** start of DATA PROVIDED **

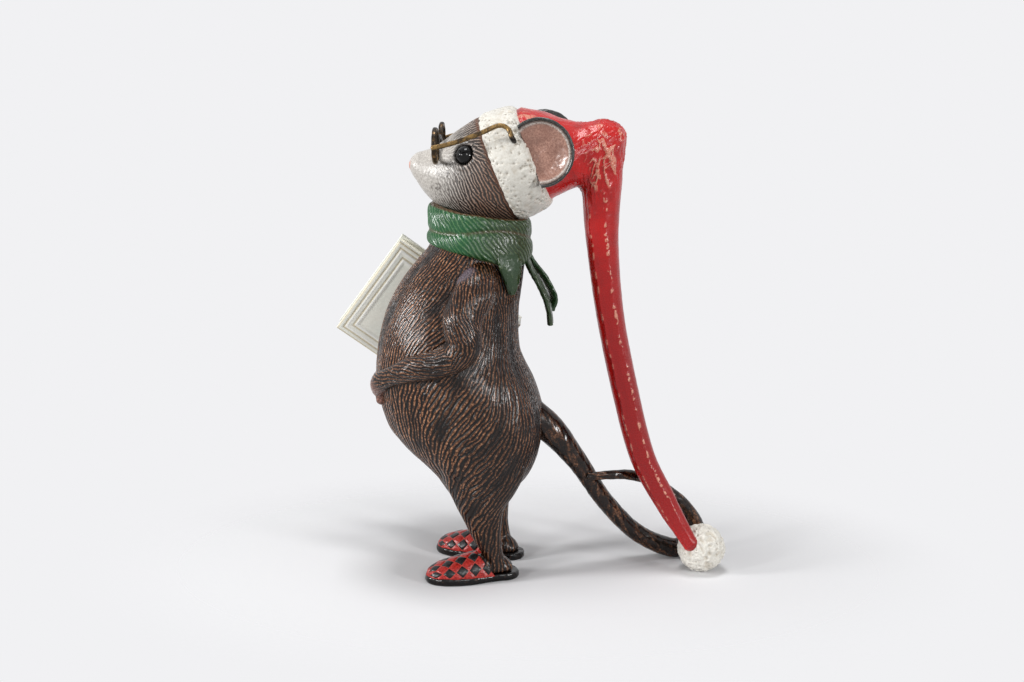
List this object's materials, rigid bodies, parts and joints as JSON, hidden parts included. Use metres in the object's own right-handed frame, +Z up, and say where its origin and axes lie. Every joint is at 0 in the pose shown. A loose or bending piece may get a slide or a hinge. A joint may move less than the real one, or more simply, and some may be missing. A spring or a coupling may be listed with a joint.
{
  "type": "mouse figurine",
  "caption": "Standing mouse in a long folded cap with a pompom, scarf, wire spectacles and slippers, a book under its arm; a painted shelf ornament.",
  "frame": {"origin": "middle of the bounding box's footprint, on the surface that the figurine stands on", "axes": "+Z up, -Y the way the mouse faces, +X its left side"},
  "size_m": [0.0726, 0.1276, 0.1479],
  "materials": {
    "fur_brown": "satin dark brown with copper brushed ridges",
    "head_grey": "satin grey brown, cream at the muzzle",
    "tail_brown": "satin dark brown with copper flecks",
    "ear_pink": "satin pink brown",
    "cap_red": "glossy red enamel",
    "cap_white": "satin white enamel, stippled",
    "scarf_green": "glossy green enamel with copper edges",
    "eye_black": "glossy black enamel",
    "wire_brass": "polished, darkened in the recesses",
    "sole_black": "glossy black enamel",
    "slipper_check": "glossy red and black checks",
    "book_cream": "satin cream with gold brown rules",
    "page_white": "satin pale cream"
  },
  "bodies": {
    "root": {"body": "fur_brown", "head": "head_grey", "left_arm": "fur_brown", "right_arm": "fur_brown", "tail": "tail_brown", "hat_crown": "cap_red", "hat_cuff": "cap_white", "hat_pompom": "cap_white", "scarf_wrap": "scarf_green", "scarf_fold": "scarf_green", "scarf_end_left": "scarf_green", "scarf_end_right": "scarf_green", "left_eye": "eye_black", "right_eye": "eye_black", "left_ear": "ear_pink", "right_ear": "ear_pink", "left_temple": "wire_brass", "right_temple": "wire_brass", "left_rim": "wire_brass", "right_rim": "wire_brass", "bridge": "wire_brass", "left_slipper_sole": "sole_black", "right_slipper_sole": "sole_black", "left_slipper_upper": "slipper_check", "right_slipper_upper": "slipper_check", "book_cover": "book_cream", "book_pages": "page_white"}
  },
  "joints": []
}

** end of DATA PROVIDED **

### EXERCISE DESCRIPTION
Report the number of lines above containing the word "axes", with no other text.

### OUTPUT OF THE TASK
2